Conclude the optional activity by noting that in this case, the option that provides the greatest overall level of social benefits will not be chosen in a democratic election in which everyone votes according to self-interest. The key point to stress here is that “Democracy is the worst system in the world, except compared to everything else,” as Winston Churchill said. Or, as has also been said about democracy, a majority of people will be right a majority of the time.
Show Slide 15.10, distribute Activity 15.3: Logrolling Across the Land, and have students complete it.
Show Slide 15.11 and explain that understanding the basis of public choice economics helps illustrate other common political behaviors, such as logrolling.
Have students note the total costs and benefits of the defense contract and the farm subsidies on the slide. Ask:
Which of these programs is economically efficient (the benefits exceed the costs)?
Neither the defense contract nor the farm subsidy program is efficient, because the costs for both are $60 billion and the benefits are only $50 billion.
If only these three senators are voting in a key Senate subcommittee and if majority voting is used, which of these programs is likely to be approved?
A majority vote will result in both programs being defeated if the senators vote strictly on what is best for their own constituents, because the costs are greater than the benefits for both programs for the constituents of two of the three senators. Specifically, the Midwestern and Western senators would vote against the defense contract, and the Eastern and Western senators would vote against the farm subsidies.
If you were the Eastern senator, how could you get one of the other senators to vote for the defense contract?
The Eastern senator might approach the Midwestern senator and offer to vote for the farm subsidy program if, and only if, the Midwestern senator agrees to vote for the defense contract. Or the Midwestern senator might propose the same arrangement to the Eastern senator. If that happens, the benefits to the constituents in both the East and the Midwest will be $45 billion, and the costs $40 billion.

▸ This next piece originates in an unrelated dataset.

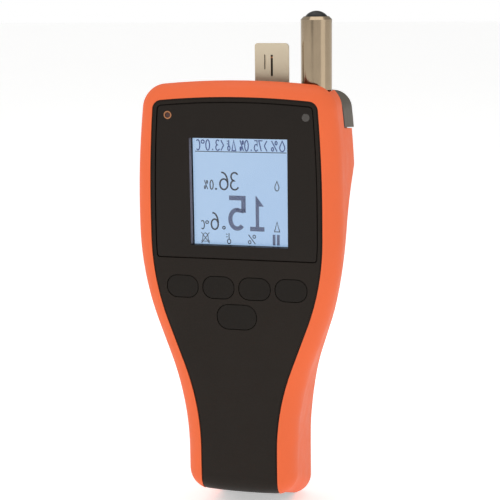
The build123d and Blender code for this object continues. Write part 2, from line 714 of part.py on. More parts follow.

- Which of these programs is economically efficient (the benefits exceed the costs)?
- Explain that this logrolling could lead to both programs passing despite the fact that costs are greater than benefits for both. The Western senator can try to call attention to the “backroom deals” and “pork barrel” politics in an attempt to defeat the programs when a vote is taken in the full Senate. Or she can find a project that will benefit people in her district and “trade” her vote for one or both of these projects in return for the Eastern or Midwestern senators’ votes. And so the log rolls on.
Review the key points of the lesson. Explain that many factors can lead to systematic inefficiencies in government policies and programs: special-interest effects, voting costs that lead people not to vote in elections, information costs that lead most voters to be rationally ignorant about at least some of the issues they vote on, logrolling by elected officials, and other problems identified by public choice economists. Note that all of these problems can begin with voters, elected officials, and government employees pursuing their self-interest. That doesn’t mean there is no economic role for the government to play in a market economy. But it does add large costs to many government programs and, in that sense, supports the idea of a limited role for government in a democratic market system.
No Extension Activity available.
Vote trading between politicians is known as
- special-interest effect.
- vote crowding.
Special-interest effects are most likely to occur when
- the costs of voting are high.
- the costs of voting are low.
- the benefits of the vote are spread evenly among all voters.
voting is required by law.
Which one of the following is not a cost of voting in the United States?
- Poll tax
- Time to research candidates
- Time to drive to polling station
Lost wages due to time taken to vote
The following table shows the benefits to three voters of two election choices (expressed in dollars): Option A and Option B. Assume these three people are the only voters.
Voter Option A Option B Sharmila $7 $0 Kuntal $7 $0 Monica $0 $10
If each voter has an opportunity cost of voting equal to $8, then Option _____ will probably win the election. The option that is best for society overall is Option ______.
- A, A
- A, B
- B, A
- B, B
Distribute Activity 15.4 and have students complete it. Have students determine whether Lucas Oil Stadium is an example of public-choice theory in action. Ask:
Who benefits from the State of Indiana and Indianapolis’s decision to use a variety of taxes to pay almost all of the construction costs of Lucas Oil Stadium?
The benefits go to the Indianapolis Colts professional football organization, Colts fans, hotel owners in Central Indiana, and tavern and restaurant owners in the Indianapolis area. State legislators who voted for the tax received political and financial support from the groups that had strong financial interests in the stadium.
Are the benefits concentrated among relatively few people?
Yes. The benefits go to the Colts, fans, some Indianapolis and Indianapolis Metro area businesses, and some politicians.
Who is hurt by the state decision to use a tax to pay for part of the construction costs of Lucas Oil Stadium?
People who pay the higher local sales tax in the eight counties that surround the county in which the stadium was built— they pay taxes to support a stadium that most will never visit.
Are the costs spread out over many people?
Yes. The population in the counties involved is more than 1.8 million people.
Do you think most of these taxpayers were deeply interested in the stadium issue? Is a tax revolt or anti-incumbent political backlash likely?
To be sure, some taxpayers grumbled about paying for a service that they do not use—but most are not concerned one way or another. After all, the percentage increases in local sales taxes were a small part of their overall tax bill and total budget.
Is Lucas Oil Stadium a good example of public-choice theory in action?
It appears to be. The state legislature responded to pressure from interest groups to deliver the stadium. A cost-benefit analysis suggests that the social benefits derived by fans and businesses are less than the overall social costs (the total additional taxes) paid by thousands of taxpayers, few of whom will ever visit Lucas Oil Stadium.